Contamination of residual DNA plasmids in the purified AAV solution may negatively influence the survival of mouse HSPCs and results of AAV titration by real-time PCR.

Potential Solution

In order to remove residual DNA plasmids in the purified AAV solution, the amount of Benzonase (per 1 mL cell lysate) should therefore be scaled according to the number of 150-mm dishes combined into one 15 mL collection tube (step 5).

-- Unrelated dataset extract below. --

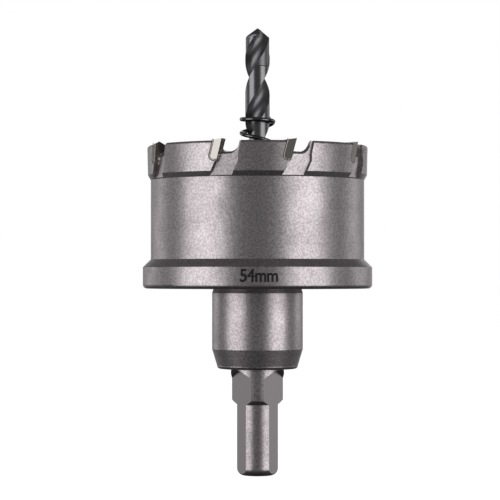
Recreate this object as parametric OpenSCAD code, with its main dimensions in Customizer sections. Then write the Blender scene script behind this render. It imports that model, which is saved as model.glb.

We recommend adjusting the Benzonase units per mL of the cell lysate as follows: 2 dishes: 50 U/mL, 4 dishes: 100 U/mL or 8 dishes: 200 U/mL. In addition, digesting time with Benzonase can be carried out at 37°C for 2 h.

Problem

Low survival of the electroporated HSPCs can be caused by expired electroporation buffer.

Potential Solution

To avoid this problem, the electroporation buffer must be filtered before use and stored no longer than 3 months at 4°C. In addition, screening of different electroporation programs might be useful to enhance the gene editing efficiency.

Problem

Low HR efficiency due to low proliferative activity and quality of the activated HSPCs.

Potential Solution

The HR pathway is active during the S and G2 phases of the cell cycle. In order to maximize HR efficiency, we thus recommend that before performing knockin experiments the proliferative activity of mouse HSPCs should be monitored by flow cytometry (see step 57). The Sca1⁺ cell fraction obtained by MACS contains only 10% LSK cells that respond to stem cell cytokines, while 90% of the Sca1⁺ progenitor cells remain unresponsive, undergo apoptosis and become toxic to neighboring LSK cells. Therefore, we recommend using a dead cell removal kit (Miltenyi Biotec) during HSPC culture (Steps 55 to 56). In addition, we suggest that mouse HSPCs are cultured at a low density of 2 × 10⁵ cells/mL to minimize toxicity from dying cells.